Menjadi satu-satunya lagu yang keramat di antara ribuan lagu di Indonesia saat
itu dan bisa meneteskan air mata. Satu-satunya lagu yang harus dinyanyikan
dengan cara berdiri. Satu-satunya lagu yang ditakuti penjajah dan dilarang
selama 14 tahun. Satu-satunya lagu yang masuk konstituti Negara Republik
Indonesia (bab 15 pasal 36 b lagu Indonesia Raya). Satu-satunya lagu yang
mengantarkan WR Supratman menjadi Pahlawan Nasional. Lagu yang senantiasa
dikenang di seluruh Indonesia. Satu-satunya lagu yang tidak sembarangan cara
menyanyikannya. Ada aturan, yang aturan itu sudah masuk lembaga negara.
Bukankah itu menunjukkan kebesaran jiwa untuk melawan penjajah? Lagu itu lahir
pada malam yang sama dengan sumpah pemuda.
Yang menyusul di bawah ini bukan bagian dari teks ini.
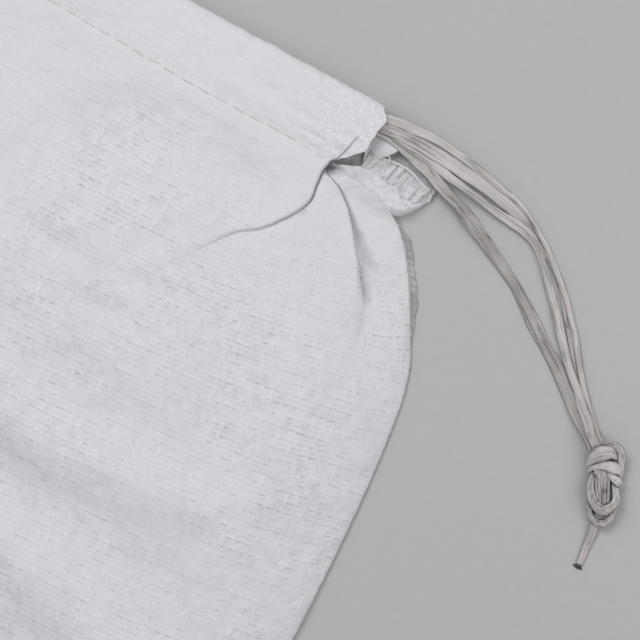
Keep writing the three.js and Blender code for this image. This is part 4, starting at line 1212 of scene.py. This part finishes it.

Sekarang kita tinggal menikmati dan
mensyukuri. Apakah tidak malu, melalui jalan-jalan yang namanya
pahlawan-pahlawan itu, kalau kita tidak bersyukur. Saya yakin selama sifat malu
belum koyak pasti akan bersyukur kepada Tuhan Yang Maha Kuasa dan bersyukur
kepada sesama manusia. Nabi Muhammad bersabda : “Barang siapa yang tidak
bersyukur kepada sesama manusia tidak beryukur kepada Allah”.